Logging and observability
Implement structured logging or metrics inside triggers where possible. For example, logging how often a trigger fires and how long it takes can guide optimization.
Advanced trigger patterns
For teams building complex data systems, a few advanced patterns are worth knowing.
Soft deletes and archiving
Instead of physically deleting rows, some systems use triggers to move rows to archival tables.
CREATE OR REPLACE FUNCTION archive_on_delete()
RETURNS TRIGGER AS $$
BEGIN
INSERT INTO archived_orders
SELECT OLD.*;
RETURN OLD;
END;
$$ LANGUAGE plpgsql;
CREATE TRIGGER trigger_archive_delete
BEFORE DELETE ON orders
FOR EACH ROW
EXECUTE FUNCTION archive_on_delete();
This pattern preserves history without cluttering the primary table.
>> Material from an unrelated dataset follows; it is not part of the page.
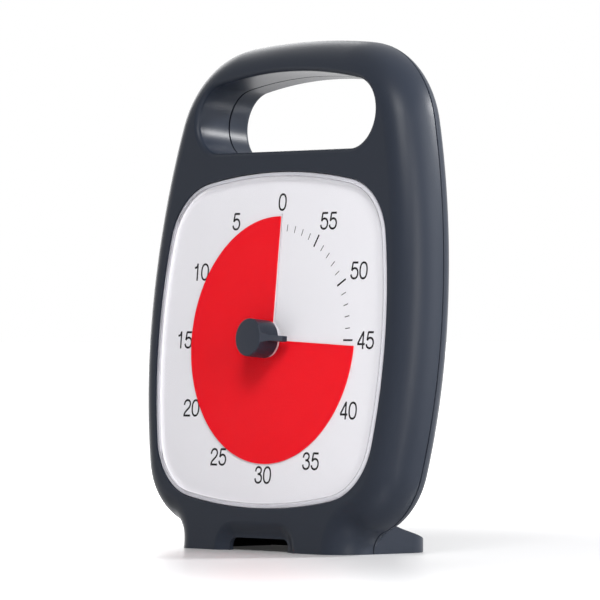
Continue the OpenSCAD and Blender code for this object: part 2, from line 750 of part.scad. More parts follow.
// A wheel and the pinion ahead of it on one arbor
module wheel_and_pinion(at, wheel_m, teeth, pinion_m, turn, y_pinion, y_wheel, arbor_r) {
    placed() translate([at.x, 0, at.y]) {
        plate(y_wheel, y_wheel + wheel_t) difference() {
            polygon(gear(wheel_m, teeth, 0));
            for (i = [0:3]) rotate(45 + 90 * i)
                translate([wheel_m * teeth * 0.29, 0]) circle(wheel_m * teeth * 0.13);
        }
        plate(y_pinion, y_wheel + 0.1) polygon(gear(pinion_m, small_pinion, turn));
        rod([0, 0], arbor_r, front_plate + 0.2, back_plate + back_plate_t - 0.2);
    }
}
arbor_r = 0.5;
bearing_r = 0.6;
module spindle_wheel() {
    color(ivory) placed() plate(layer[0], layer[0] + wheel_t) difference() {
        polygon(gear(big_module, spindle_teeth, 0));
        circle(seat_r + contact);
        for (i = [0:4]) rotate(72 * i) translate([8.3, 0]) circle(2.2);
    }
}
module third_wheel() {
    color(ivory) wheel_and_pinion(third_at, big_module, third_teeth, big_module,
        mesh_turn(third_angle, spindle_teeth, small_pinion), layer[0] - 0.2, layer[1], arbor_r);
}
module second_wheel() {
    color(ivory) wheel_and_pinion(second_at, small_module, second_teeth, big_module,
        mesh_turn(second_angle, third_teeth, small_pinion), layer[1] - 0.1, layer[2], arbor_r);
}
module first_wheel() {
    color(ivory) wheel_and_pinion(first_at, small_module, first_teeth, small_module,
        mesh_turn(first_angle, second_teeth, small_pinion), layer[2] - 0.1, layer[3], arbor_r);
}
// The motor's magnet with its pinion
magnet_r = 2.4;
magnet_front = layer[3] + wheel_t + 0.3;
magnet_t = 2;
module motor_rotor() {
    color(charcoal) placed() translate([rotor_at.x, 0, rotor_at.y]) {
        plate(layer[3] - 0.1, magnet_front + 0.1)
            polygon(gear(small_module, rotor_pinion, mesh_turn(rotor_angle, first_teeth, rotor_pinion)));
        rod([0, 0], magnet_r, magnet_front, magnet_front + magnet_t);
        rod([0, 0], arbor_r, front_plate + 0.2, back_plate + back_plate_t - 0.2);
    }
}

// Star spring that presses the wheel, so that the knob can slip past it
module clutch_spring() {
    color(brass) placed() plate(clutch_y, clutch_y + clutch_t) difference() {
        union() {
            circle(3.6);
            for (a = [0, 120, 240]) rotate(a) {
                translate([0, -0.7]) square([5.8, 1.4]);
                translate([5.8, 0]) circle(1);
            }
        }
        circle(seat_r + contact);
    }
}
module spindle_clip() {
    color(steel) placed() plate(clip_y, clip_y + clip_t) difference() {
        circle(3.3);
        circle(seat_r - 0.45);
        translate([0, -1.4]) square([4, 2.8]);
    }
}

// ---- Motor ----

// Two-pole stator round the rotor, and the coil's core across its ends
stator_front = magnet_front + 0.5;
stator_t = 1;
core_x = 23.4;
arm_z = [8.4, 11];
module stator() {
    color(steel) placed() plate(stator_front, stator_front + stator_t) difference() {
        union() {
            translate([9.5, -6]) square([10, 13.2]);
            translate([17.2, -arm_z[1]]) square([2.6, 2 * arm_z[1]]);
            for (z = [arm_z[0], -arm_z[1]])
                translate([17.2, z]) square([core_x + 1.2 - 17.2, arm_z[1] - arm_z[0]]);
        }
        translate(rotor_at) {
            circle(magnet_r + 0.4);
            for (a = [35, 215]) rotate(a) translate([magnet_r + 0.4, 0]) circle(0.35);
        }
    }
}
module coil_core() {
    color(steel) placed() plate(stator_front - 1, stator_front)
        translate([core_x - 1.2, -arm_z[1]]) square([2.4, 2 * arm_z[1]]);
}
module coil() {
    color(copper) placed() difference() {
        translate([core_x, stator_front - 0.5, 0]) rotate_extrude()
            polygon([[0, -7], [2.9, -7], [2.9, -6.3], [2.5, -6.1], [2.5, 6.1], [2.9, 6.3],
                     [2.9, 7], [0, 7]]);
        plate(stator_front - 1 - contact, stator_front + contact)
            translate([core_x - 1.2 - contact, -8]) square([2.4 + 2 * contact, 16]);
    }
}

// ---- Movement housing ----

movement_mid = [2, 4.5];
movement_half = [26, 22.5];
column_at = [[25, 24], [-21, 24], [25, -15], [-21, -15]];
column_r = 2.1;
thin_screw_r = 0.8;
thin_hole_r = 0.95;
function bearings() = [third_at, second_at, first_at, rotor_at];
module movement_shape(grow) {
    translate(movement_mid) rounded(movement_half.x + grow, movement_half.y + grow, 3 + grow);
}
module movement_bracket() {
    color(ivory) placed() plate(post_end, front_plate) difference() {
        union() {
            movement_shape(0);
            for (a = [45, 135]) rotate(a) square([2 * norm(post_at[0]), 8], center = true);
            for (at = post_at) translate(at) circle(4);
        }
        circle(spindle_r + slip);
        for (at = post_at) translate(at) circle(small_hole_r + 0.1);
        for (at = column_at) translate(at) circle(thin_hole_r);
    }
}
module bracket_screws() {
    color(steel) placed() for (at = post_at)
        screw(at, front_plate, small_screw_r, 4.2, 2, 1.4);
}
module movement_front() {
    color(ivory) placed() difference() {
        plate(front_plate, front_plate + front_plate_t) difference() {
            movement_shape(0);
            circle(spindle_r + 0.15);
            for (at = column_at) translate(at) circle(thin_hole_r);
        }
        rods(bearings(), bearing_r, front_plate + 0.1, front_plate + front_plate_t + 1);
    }
}
module movement_back() {
    y0 = front_plate + front_plate_t;
    color(ivory) placed() difference() {
        plate(y0, back_plate + back_plate_t) movement_shape(0);
        difference() {
            plate(y0 - 1, back_plate) movement_shape(-1.2);
            rods(column_at, column_r, y0 - 2, back_plate + 1);
        }
        rods(column_at, thin_hole_r, y0 - 1, back_plate + back_plate_t + 1);
        rods(bearings(), bearing_r, back_plate - 1, back_plate + back_plate_t - 0.1);
        rod([0, 0], pivot_r + 0.1, back_plate - 1, back_plate + back_plate_t - 0.4);
    }
}
module movement_screws() {
    y1 = back_plate + back_plate_t;
    color(steel) placed() for (at = column_at)
        screw(at, y1, thin_screw_r, y1 - post_end - 0.3, 1.7, 1.1);
}

// ---- Board and sound ----

board_front = 8;
board_t = 1.6;
board_half_w = 36.5;
board_h = 16.5;
board_back = board_front + board_t;
module circuit_board() {
    color(board_green) placed() plate(board_front, board_back) difference() {
        translate([-board_half_w, board_low]) square([2 * board_half_w, board_h]);
        for (at = board_post_at) translate(at) circle(small_hole_r + 0.1);
    }
}
module board_screws() {
    color(steel) placed() for (at = board_post_at)
        screw(at, board_back, small_screw_r, 5.5, 2, 1.4);
}
module control_chip() {
    color(black) placed() plate(board_back, board_back + 1.6)
        translate([-22, board_low + 4]) square([9, 8]);
}
module capacitors() {
    color(black) placed() for (x = [14, 21])
        rod([x, board_low + 8.5], 2.5, board_back, volume_seat - wall - 0.6);
}
pot_t = 4;
module volume_pot() {
    color(steel) placed() difference() {
        union() {
            plate(board_back, board_back + pot_t) translate(volume_at) rounded(5, 5, 1);
            rod(volume_at, 3.2, board_back + pot_t - 0.1, board_back + pot_t + 2);
        }
        rod(volume_at, 1.9 + 0.15, board_back + 1.5, board_back + pot_t + 3);
    }
}
module volume_shaft() {
    color(steel) placed() rod(volume_at, 1.9, board_back + 1.8, volume_seat + 2.2);
}
// A ribbed dial in the rear recess, with a slot to turn it by
volume_ribs = 24;
module volume_dial() {
    y0 = volume_seat + slip;
    color(charcoal) placed() difference() {
        union() {
            rod(volume_at, volume_r - 0.8, y0, case_back + 0.4);
            plate(y0, case_back - 0.2) translate(volume_at)
                for (i = [0:volume_ribs - 1]) rotate(360 * i / volume_ribs)
                    translate([volume_r - 1.5, -0.7]) square([1.5, 1.4]);
        }
        rod(volume_at, 1.9 + contact, y0 - 1, volume_seat + 2.3);
        translate([volume_at.x, case_back + 0.4, volume_at.y]) cube([1.6, 2.4, 2 * volume_r - 7], center = true);
    }
}
module speaker() {
    y1 = back_inside - 0.2;
    color(black) placed() translate([speaker_at.x, y1, speaker_at.y]) rotate([90, 0, 0])
        rotate_extrude() polygon([[0, 1.2], [3, 1.2], [4, 0.7], [speaker_r - 2.5, 0.7],
            [speaker_r - 2, 0], [speaker_r, 0], [speaker_r, 1.6], [speaker_r - 3, speaker_t - 1.4],
            [speaker_r - 4.5, speaker_t - 1.4], [speaker_r - 4.5, speaker_t], [0, speaker_t]]);
}

// ---- Battery ----

contact_t = 0.5;
pip_len = 1;
battery_end = bay_half_l - contact_t;
module battery() {
    color([0.25, 0.28, 0.32]) placed() translate([battery_end, battery_y, battery_z])
        rotate([0, -90, 0]) rotate_extrude()
            polygon([[0, 0], [2.7, 0], [2.7, pip_len], [battery_d / 2 - 0.4, pip_len],
                     [battery_d / 2, pip_len + 0.4], [battery_d / 2, battery_len - 0.4],
                     [battery_d / 2 - 0.4, battery_len], [0, battery_len]]);
}
module contact_plate(x0) {
    translate([x0, battery_y - 5.5, battery_z - 5]) cube([contact_t, 11, 10]);
}
module plus_contact() { color(steel) placed() contact_plate(battery_end); }
spring_coils = 5;
module spring_contact() {
    x0 = -bay_half_l;
    free = battery_end - battery_len + bay_half_l - contact_t - 0.4;
    wire = 0.4;
    color(steel) placed() {
        contact_plate(x0);
        translate([x0 + contact_t, battery_y, battery_z]) rotate([0, 90, 0])
            cone_spring(5, 3.4, free, spring_coils, wire);
    }
}
// A wire wound up a cone, standing on its first turn
module cone_spring(r0, r1, h, turns, wire) {
    per_turn = 14;
    n = turns * per_turn;
    rings = [for (i = [0:n]) let (a = 360 * i / per_turn, f = i / n, r = r0 + (r1 - r0) * f)
             [for (k = [0:5]) let (b = 60 * k)
              [(r + wire * cos(b)) * cos(a), (r + wire * cos(b)) * sin(a),
               wire * 0.8 + (h - 2 * wire) * f + wire * sin(b)]]];
    sides = [for (i = [0:n - 1]) for (k = [0:5]) let (j = (k + 1) % 6)
             each [[i * 6 + k, i * 6 + j, (i + 1) * 6 + j], [i * 6 + k, (i + 1) * 6 + j, (i + 1) * 6 + k]]];
    polyhedron([for (r = rings) each r],
               concat([[for (k = [5:-1:0]) k]], sides, [[for (k = [0:5]) n * 6 + k]]));
}

module battery_door() {
    color(slate) placed() difference() {
        union() {
            intersection() {
                plate(door_seat + contact, case_back + 1) door_shape(-door_gap);
                case_solid(rear_section(seam_back), 0);
            }
            // Ribs that hold the battery down, and a frame that fits the bay
            for (x = [-12, 12]) translate([x - 0.8, battery_y + battery_d / 2 + 0.15, battery_z - 3])
                cube([1.6, door_seat + 0.2 - battery_y - battery_d / 2 - 0.15, 6]);
        }
        rods(door_screw_at, screw_hole_r, door_seat - 1, case_back + 1);
        rods(door_screw_at, 2.6, case_back - 1.1, case_back + 1);
        // Finger notch
        translate([0, case_back + 1.2, battery_z + door_h / 2 - 3.2]) rotate([0, 90, 0])
            cylinder(r = 2, h = 14, center = true);
    }
}
module door_screws() {
    color(steel) placed() for (at = door_screw_at)
        screw(at, case_back - 1.1, 1.3, 5.5, 2.4, 1.1);
}

front_case();
rear_case();
case_screws();
lens();
dial_tray();
tray_screws();
time_disc();
spindle();
knob();
spindle_wheel();
clutch_spring();
spindle_clip();
third_wheel();
second_wheel();
first_wheel();
motor_rotor();
stator();
coil_core();
coil();
movement_bracket();
bracket_screws();
movement_front();
movement_back();
movement_screws();
circuit_board();
board_screws();
control_chip();
capacitors();
volume_pot();
volume_shaft();
volume_dial();
speaker();
battery();
plus_contact();
spring_contact();
battery_door();
door_screws();
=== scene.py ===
import json
import math

import bmesh
import bpy
import numpy as np
from mathutils import Matrix, Vector


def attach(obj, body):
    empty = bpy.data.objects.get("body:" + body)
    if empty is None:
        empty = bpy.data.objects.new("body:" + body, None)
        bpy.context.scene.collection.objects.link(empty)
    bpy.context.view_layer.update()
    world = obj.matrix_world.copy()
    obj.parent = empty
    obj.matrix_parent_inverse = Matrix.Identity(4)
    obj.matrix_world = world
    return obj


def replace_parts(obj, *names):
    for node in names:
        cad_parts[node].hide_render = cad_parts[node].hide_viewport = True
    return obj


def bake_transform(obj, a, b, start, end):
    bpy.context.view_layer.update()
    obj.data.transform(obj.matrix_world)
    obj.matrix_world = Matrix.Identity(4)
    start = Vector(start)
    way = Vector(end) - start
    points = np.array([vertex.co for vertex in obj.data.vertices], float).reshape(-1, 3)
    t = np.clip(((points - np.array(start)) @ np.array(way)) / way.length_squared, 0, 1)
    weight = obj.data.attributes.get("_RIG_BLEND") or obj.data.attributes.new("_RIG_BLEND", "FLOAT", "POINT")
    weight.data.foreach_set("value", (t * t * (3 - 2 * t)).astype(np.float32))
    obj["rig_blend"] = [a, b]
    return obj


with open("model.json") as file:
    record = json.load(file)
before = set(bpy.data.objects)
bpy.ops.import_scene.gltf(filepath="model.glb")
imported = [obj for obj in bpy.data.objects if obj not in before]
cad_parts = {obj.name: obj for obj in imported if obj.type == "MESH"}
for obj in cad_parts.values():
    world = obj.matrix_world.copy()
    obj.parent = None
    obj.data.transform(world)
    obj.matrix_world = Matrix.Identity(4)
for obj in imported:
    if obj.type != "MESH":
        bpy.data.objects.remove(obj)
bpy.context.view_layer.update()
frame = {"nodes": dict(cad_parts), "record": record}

# ---------------------------------------------------------------- sizes, mm
# The dial's own frame: x right, y back, z up, with the dial centre at zero
# and the dial face in the plane y = 0. These repeat the part's named values.
MM = 0.001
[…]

Cross-schema synchronization
In multi-database or multi-schema systems, triggers can push changes to synchronizing tables or even external systems (via connector infrastructure).
This pattern is common in distributed systems, though it should be implemented cautiously to avoid coupling and latency issues.
Conditional triggers
You don’t always need to run logic on every change. Conditional logic inside triggers can reduce unnecessary work:
IF (OLD.status IS DISTINCT FROM NEW.status) THEN
-- business logic here
END IF;
This small check can dramatically cut unnecessary overhead.
Closing thoughts
Database triggers are a powerful feature that, when used thoughtfully, help enforce integrity, automate repetitive work, and centralize critical business logic inside the data layer. Their implicit nature increases consistency but also raises the bar on discipline, testing, and documentation.
Before implementing triggers, ask whether the logic could be solved with constraints, application logic, or scheduled jobs. When you do choose triggers, keep them focused, well-documented, and performance-aware.
And as data systems continue evolving—with real-time pipelines, event streaming, and cloud native databases—triggers will remain one of many tools in your data architect toolkit. Use them wisely and they’ll save you countless bugs; misuse them and they’ll create maintenance headaches.